For me, there is only one answer for such unprofessionalism. The easy
answer is to leave, the harder, to remain and face it. While some claim
that leaving is possible–in some cases, you just don’t have a
choice–it is far more important to remain and to speak the truth. To
proclaim it from the mountains, to shine a spotlight on what is there.

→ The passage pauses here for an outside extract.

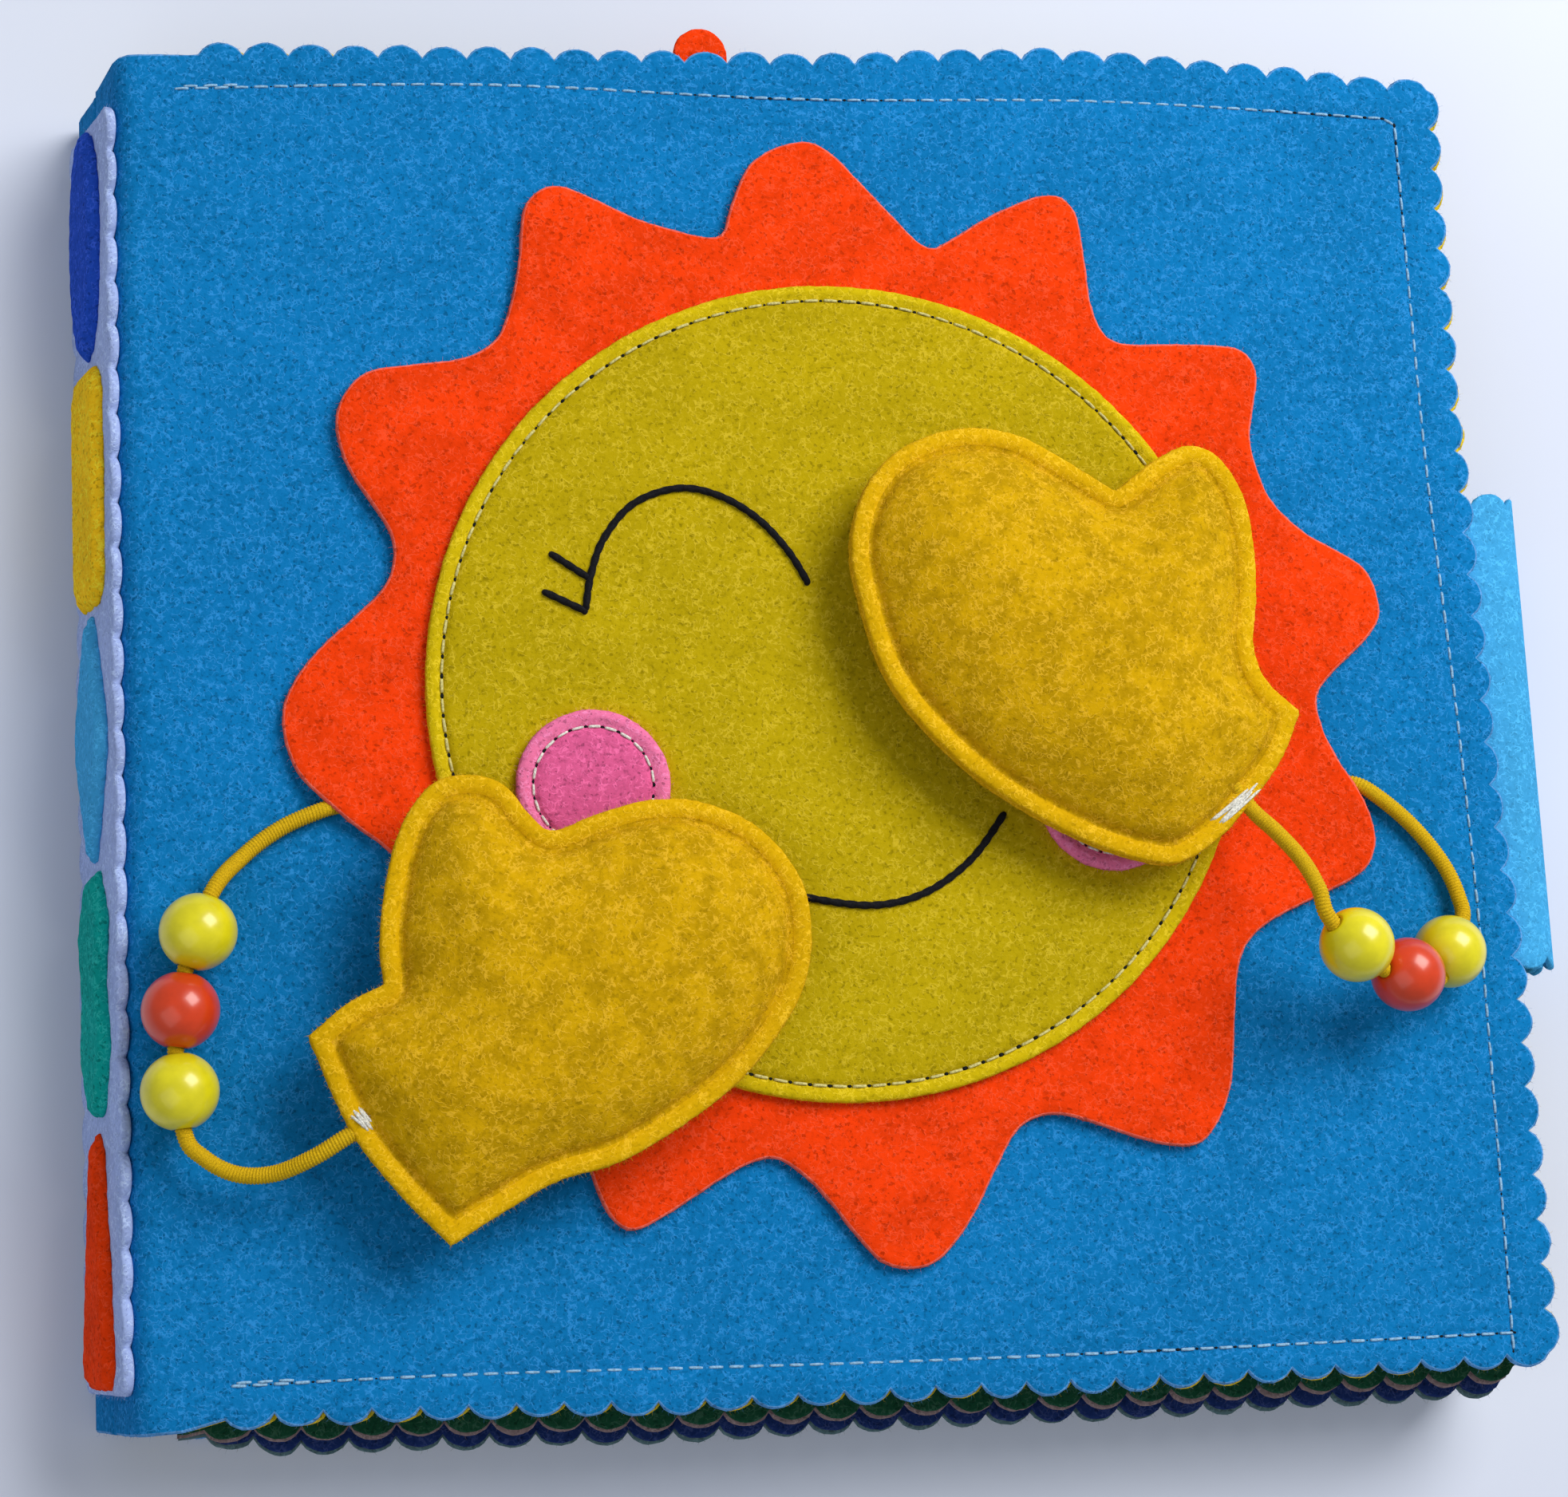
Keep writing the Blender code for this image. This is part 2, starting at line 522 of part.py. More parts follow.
def ring_form(name, outline, ring_shares, top, bottom, body, colour_name, place):
    """A closed form over a star-shaped outline, with its top and underside given by share."""
    shape = bmesh.new()
    skins = []
    for height in (top, bottom):
        rings = []
        for share in ring_shares:
            rings.append([shape.verts.new((x * share, y * share, height(share))) for x, y in outline])
        tip = shape.verts.new((0, 0, height(0)))
        skins.append((rings, tip))
    count = len(outline)
    for (rings, tip), upward in zip(skins, (True, False)):
        for outer, inner in zip(rings, rings[1:]):
            for i in range(count):
                j = (i + 1) % count
                face = (outer[i], outer[j], inner[j], inner[i])
                shape.faces.new(face if upward else face[::-1])
        for i in range(count):
            face = (rings[-1][i], rings[-1][(i + 1) % count], tip)
            shape.faces.new(face if upward else face[::-1])
    top_rim, bottom_rim = skins[0][0][0], skins[1][0][0]
    for i in range(count):
        j = (i + 1) % count
        shape.faces.new((top_rim[j], top_rim[i], bottom_rim[i], bottom_rim[j]))
    bmesh.ops.recalc_face_normals(shape, faces=shape.faces)
    mesh = bpy.data.meshes.new(name)
    shape.to_mesh(mesh)
    shape.free()
    mesh.shade_smooth()
    mesh.set_sharp_from_angle(angle=math.radians(MITTEN_CREASE_DEGREES))
    carry(bpy.data.objects.new(name, mesh), body, colour_name, place)


def make_mitten(name, outline_shares, place_shares):
    """Stuffed mitten: back and front felt sewn along a flat flange, with filling between."""
    outline = [(x * MITTEN_LENGTH, y * MITTEN_LENGTH) for x, y in outline_shares]
    place = (place_shares[0] * COVER_WIDTH, place_shares[1] * COVER_HEIGHT, MITTEN_RIM_Z)

    def front_under(share):
        return GAP / 2 + MITTEN_FRONT_PUFF * crown(share)

    def back_over(share):
        return -GAP / 2 - MITTEN_BACK_PUFF * crown(share)

    ring_form(name + "_front", outline, MITTEN_RING_SHARES, lambda s: front_under(s) + FELT,
              front_under, name, "mitten_felt", place)
    ring_form(name + "_back", outline, MITTEN_RING_SHARES, back_over,
              lambda s: back_over(s) - FELT, name, "mitten_felt", place)
    ring_form(name + "_filling", outline, FILLING_RING_SHARES, lambda s: front_under(s) - GAP,
              lambda s: back_over(s) + GAP, name, "wadding", place)


def make_bead(name, start, end, share, colour_name):
    """A bored bead centred on a straight stretch of cord; its own axis is the cord's."""
    bore = CORD_RADIUS + BEAD_BORE_CLEARANCE
    reach = math.acos(bore / BEAD_RADIUS)
    profile = []
    for i in range(BEAD_PROFILE_POINTS):
        angle = reach - 2 * reach * i / (BEAD_PROFILE_POINTS - 1)
        profile.append((BEAD_RADIUS * math.cos(angle), 0, BEAD_RADIUS * math.sin(angle)))
    mesh = bpy.data.meshes.new(name)
    edges = [(i, (i + 1) % len(profile)) for i in range(len(profile))]
    mesh.from_pydata(profile, edges, [])
    bead = bpy.data.objects.new(name, mesh)
    turned = bead.modifiers.new("turned", "SCREW")
    turned.steps = BEAD_STEPS
    turned.render_steps = BEAD_STEPS
    turned.use_merge_vertices = True
    turned.merge_threshold = BEAD_MERGE
    turned.use_smooth_shade = True
    start, end = Vector(start), Vector(end)
    centre = start.lerp(end, share) + Vector((0, 0, COVER_TOP_Z))
    turn = Vector((0, 0, 1)).rotation_difference(end - start).to_matrix().to_4x4()
    axis_empty(name, centre, "front_cover")
    carry(bead, name, colour_name, centre, turn)


def make_arm(side, place_shares, *routes, bead_shares):
    """Cord arm from under a ray, through its beads, to the mitten's cuff."""
    mitten = Vector((place_shares[0] * COVER_WIDTH, place_shares[1] * COVER_HEIGHT, 0))
    start_route, beaded, end_route = ([mitten + Vector(place) for place in part] for part in routes)
    first = smooth_line([*start_route, beaded[0]], ROUTE_STEPS, False)
    last = smooth_line([beaded[-1], *end_route], ROUTE_STEPS, False)
    route = [*first, *beaded[1:-1], *last]
    tube(f"arm_cord_{side}", route, CORD_RADIUS, "front_cover", "cord", COVER_TOP_Z)
    colours = ("bead_yellow", "bead_orange", "bead_yellow")
    for i, colour_name in enumerate(colours):
        make_bead(f"bead_{side}_{i + 1}", beaded[i], beaded[i + 1], bead_shares[i], colour_name)


def ribbon(name, profile, width, thickness, body, colour_name, place):
    """A band of cloth whose section is a line in XZ, thickened to one side."""
    mesh = bpy.data.meshes.new(name)
    shape = bmesh.new()
    near = [shape.verts.new((x, -width / 2, z)) for x, z in profile]
    far = [shape.verts.new((x, width / 2, z)) for x, z in profile]
    for i in range(len(profile) - 1):
        shape.faces.new((near[i], near[i + 1], far[i + 1], far[i]))
    shape.to_mesh(mesh)
    shape.free()
    band = bpy.data.objects.new(name, mesh)
    thick = band.modifiers.new("thick", "SOLIDIFY")
    thick.thickness = thickness
    thick.offset = -1
    thick.use_even_offset = True
    carry(band, body, colour_name, place)


def make_closure():
    """Closing tab on the front cover, and the lip on the back cover that it presses on to."""
    foot_x = COVER_WIDTH - SEAM_MARGIN + GAP
    low_y, high_y = TAB_MIDDLE - TAB_WIDTH / 2, TAB_MIDDLE + TAB_WIDTH / 2
    root_low = (foot_x, low_y, FRONT_BOARD_Z)
    root_high = (TAB_AXIS_X - TAB_AXIS_RELIEF, high_y, TAB_AXIS_Z)
    box("closure_tab_root", root_low, root_high, "front_cover", "sky_felt")

    outer = TAB_STANDOFF - TAB_AXIS_OFFSET
    inner = TAB_FELT + GAP
    drop = TAB_AXIS_Z - TAB_HEM_HEIGHT
    profile = [(TAB_AXIS_RELIEF, 0)]
    lining = []
    for i in range(1, TAB_BEND_STEPS + 1):
        angle = math.pi / 2 * i / TAB_BEND_STEPS
        x = TAB_AXIS_RELIEF + (outer - TAB_AXIS_RELIEF) * math.sin(angle)
        z = -outer * (1 - math.cos(angle))
        profile.append((x, z))
        lining.append((x - inner * math.sin(angle), z - inner * math.cos(angle)))
    profile.append((outer, -drop))
    lining.append((outer - inner, -drop))
    place = (TAB_AXIS_X, TAB_MIDDLE, TAB_AXIS_Z)
    ribbon("closure_tab_outer", profile, TAB_WIDTH, TAB_FELT, "closure_tab", "sky_felt", place)
    ribbon("closure_tab_lining", lining, TAB_WIDTH, TAB_FELT, "closure_tab", "sky_felt", place)

    hook_high_x = TAB_AXIS_X + outer - inner - TAB_FELT - GAP
    hook_low_x = hook_high_x - HOOK_THICKNESS
    loop_high_x = hook_low_x - HOOK_CLEARANCE
    loop_low_x = loop_high_x - HOOK_THICKNESS
    low_y, high_y = TAB_MIDDLE - HOOK_WIDTH / 2, TAB_MIDDLE + HOOK_WIDTH / 2
    patch_low, patch_high = TAB_HEM_HEIGHT + HOOK_MARGIN, LIP_TOP - HOOK_MARGIN
    box("closure_hook_patch", (hook_low_x, low_y, patch_low), (hook_high_x, high_y, patch_high),
        "closure_tab", "fastener")
    box("closure_loop_patch", (loop_low_x, low_y, patch_low), (loop_high_x, high_y, patch_high),
        "back_cover", "fastener")

    lip_x = loop_low_x - GAP - TAB_FELT
    foot_z = BACK_BOARD_Z + TAB_FELT
    section = [(foot_x, foot_z), (lip_x, foot_z), (lip_x, LIP_TOP)]
    ribbon("closure_lip", section, TAB_WIDTH, TAB_FELT, "back_cover", "sky_felt", (0, TAB_MIDDLE, 0))


def make_bodies():
    """The empties on the joints' axes, from the back cover outwards."""
    axis_empty("back_cover", (0, 0, 0), "book")
    axis_empty("spine", BACK_FOLD, "back_cover")
    axis_empty("front_cover", FRONT_FOLD, "spine")
    for number in range(1, LEAF_COUNT + 1):
        pivot_x = BINDING_REACH + LEAF_PIVOT_RELIEF
        axis_empty(f"leaf_{number}", (pivot_x, 0, leaf_base_z(number) + LEAF_THICKNESS / 2), "spine")
    axis_empty("closure_tab", (TAB_AXIS_X, TAB_MIDDLE, TAB_AXIS_Z), "front_cover")
    cuffs = (("left_mitten", LEFT_MITTEN_PLACE_SHARES, LEFT_CUFF_SHARES),
             ("right_mitten", RIGHT_MITTEN_PLACE_SHARES, RIGHT_CUFF_SHARES))
    for name, place_shares, cuff_shares in cuffs:
        x = place_shares[0] * COVER_WIDTH + cuff_shares[0][0] * MITTEN_LENGTH
        y = place_shares[1] * COVER_HEIGHT + cuff_shares[0][1] * MITTEN_LENGTH
        axis_empty(name, (x, y, MITTEN_RIM_Z + GAP / 2 + FELT), "front_cover")


def stand_on_origin():
    """Moves the whole book so that the middle of its footprint is at the origin."""
    bpy.context.view_layer.update()
    graph = bpy.context.evaluated_depsgraph_get()
    corners = []
    for piece in book.objects:
        if piece.type == "EMPTY":
            continue
        shown = piece.evaluated_get(graph)
        mesh = shown.to_mesh()
        corners += [shown.matrix_world @ vertex.co for vertex in mesh.vertices]
        shown.to_mesh_clear()
    low = [min(corner[i] for corner in corners) for i in range(3)]
    high = [max(corner[i] for corner in corners) for i in range(3)]
    frame = bpy.data.objects["book_axis"]
    frame.location = (-(low[0] + high[0]) / 2, -(low[1] + high[1]) / 2, -low[2])


clear_scene()
book = bpy.data.collections.new("quiet_book")
bpy.context.scene.collection.children.link(book)
axis_empty("book", (0, 0, 0), None)
make_bodies()
make_covers()
make_spine()
make_leaves()
make_page_tab()
make_sun()
make_mitten("left_mitten", LEFT_MITTEN_SHARES, LEFT_MITTEN_PLACE_SHARES)
make_mitten("right_mitten", RIGHT_MITTEN_SHARES, RIGHT_MITTEN_PLACE_SHARES)
make_arm("left", LEFT_MITTEN_PLACE_SHARES, LEFT_ARM_START, LEFT_ARM_BEADED, LEFT_ARM_END,
         bead_shares=LEFT_BEAD_SHARES)
make_arm("right", RIGHT_MITTEN_PLACE_SHARES, RIGHT_ARM_START, RIGHT_ARM_BEADED, RIGHT_ARM_END,
         bead_shares=RIGHT_BEAD_SHARES)
make_closure()
stand_on_origin()
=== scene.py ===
"""Looks of the closed felt quiet book: felts, stitching, stuffed mittens, beads and cord arms.

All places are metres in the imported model's frame: +X from the spine to the fore-edge, +Y to the
top of the cover, +Z out of the front cover. The book() function counts from the cover's bottom
spine corner and from the cover's face.
"""
import json
import math
import random

import bmesh
import bpy
import numpy as np
from mathutils import Matrix, Vector, noise
from mathutils.bvhtree import BVHTree
from mathutils.geometry import delaunay_2d_cdt


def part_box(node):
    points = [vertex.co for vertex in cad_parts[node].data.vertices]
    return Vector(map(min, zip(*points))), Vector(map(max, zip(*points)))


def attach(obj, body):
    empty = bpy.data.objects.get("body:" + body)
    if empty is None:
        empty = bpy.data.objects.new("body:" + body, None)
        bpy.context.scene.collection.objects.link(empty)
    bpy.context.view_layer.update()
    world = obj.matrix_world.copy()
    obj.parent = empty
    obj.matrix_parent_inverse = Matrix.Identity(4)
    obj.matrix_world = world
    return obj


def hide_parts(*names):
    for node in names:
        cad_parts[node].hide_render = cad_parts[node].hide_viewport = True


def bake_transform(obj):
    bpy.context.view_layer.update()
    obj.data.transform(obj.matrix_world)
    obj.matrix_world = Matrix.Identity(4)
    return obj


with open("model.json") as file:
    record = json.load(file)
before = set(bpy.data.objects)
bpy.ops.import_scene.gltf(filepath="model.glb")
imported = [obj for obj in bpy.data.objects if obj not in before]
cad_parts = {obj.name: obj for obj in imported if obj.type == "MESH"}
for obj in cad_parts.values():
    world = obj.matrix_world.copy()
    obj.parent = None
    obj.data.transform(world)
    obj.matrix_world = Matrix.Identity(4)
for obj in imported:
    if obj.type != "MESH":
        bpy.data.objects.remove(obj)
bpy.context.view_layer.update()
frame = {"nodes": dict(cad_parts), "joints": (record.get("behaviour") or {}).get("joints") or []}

# Driving sizes of the book
FELT = 0.0015
SCALLOP_PITCH = 0.0071
SCALLOP_DEPTH = 0.0021
FOLD_RELIEF = 0.0015
SPINE_LEAN = 0.008
PLAIN_EDGE = 0.012
SEAM_MARGIN = 0.0075
COVER_LOW, COVER_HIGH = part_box("front_cover_felt")
EDGE_INSET = SCALLOP_DEPTH / 2
LEFT = COVER_LOW.x - FOLD_RELIEF
BOTTOM = COVER_LOW.y + EDGE_INSET
COVER_Z = COVER_HIGH.z
WIDTH = COVER_HIGH.x - EDGE_INSET - LEFT
HEIGHT = COVER_HIGH.y - EDGE_INSET - BOTTOM

# How far the cut edges wander: (place along the edge, how far up or out)
TOP_WANDER = (
    (-0.020, 0), (0, 0.0020), (0.018, 0.0023), (0.115, 0.0024), (0.131, 0.0033),
    (0.150, 0.0039), (0.163, 0.0037), (0.180, 0.0024), (0.196, 0.0012), (0.212, -0.0002),
)
BOTTOM_WANDER = (
    (-0.004, 0), (0.006, 0.0004), (0.013, 0.0021), (0.018, 0.0024), (0.033, 0.0022),
    (0.048, 0.0018), (0.062, 0.0014), (0.077, 0.0007), (0.121, 0.0005), (0.150, 0),
)
SIDE_WANDER = (
    (0, 0.0004), (0.055, 0.0005), (0.072, 0), (0.085, -0.0008), (0.100, -0.0012),
    (0.150, -0.0020), (0.160, -0.0024), (0.178, -0.0021), (0.193, -0.0019),
    (0.208, -0.0015), (0.216, -0.0013),
)

# Felt edges
EDGE_ROUND = 0.00042
EDGE_SOFT = 0.00012
EDGE_FRAY = 0.00016
LOBE_STEPS = 9
LOBE_POWER = 0.62
GRID_MARGIN = 0.0006  # how far a felt's inner points keep from its rounded edge
HALF_GAP = 0.00005  # from the middle of a two-felt piece to each felt
UNDERLAP = 0.0002  # how far a felt sinks into what it lies on
LINT_RADIUS = 0.000024
LINT_LENGTH = (0.0004, 0.0010)

# Camera: place, the directions of its right, up and back, and its focal length as a share of
# the frame's width
CAMERA_PLACE = (-0.09042, -0.08421, 0.48546)
CAMERA_RIGHT = (0.98467, -0.05004, 0.16712)
CAMERA_UP = (0.02201, 0.98596, 0.16550)
CAMERA_BACK = (-0.17305, -0.15928, 0.97195)
FOCAL_SHARE = 3750 / 1965
SENSOR_MM = 36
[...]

Yes, it is unprofessional, Diane. But, those are the games people play.
Now, we have an option.

Used to be, if you wanted to get a message out into the market, you
would give a talk at a conference, a reporter would write down some of
what you said and mangle the rest, and you’d call it a day. Or, you
could shortcut the process by simply giving an interview to the reporter
and letting him mangle what you said directly. These days, you have the
option of staying home, blogging in your underwear, and not having your
words mangled. I think I like the direction things are headed. Mid-year
resolution #1: No more public speaking. Mid-year resolution #2: More
blogging.
Source: Marc
Andreessen

Yet, the one lesson I have to keep in mind is that if one commits to
staying, to making a difference, then problems must be resolved. Simply,
my goal isn’t to prove the other person wrong, to show them up as a
liar, but to find better ways to work together. It is a hard lesson, one
that I am ever reminding myself to practice.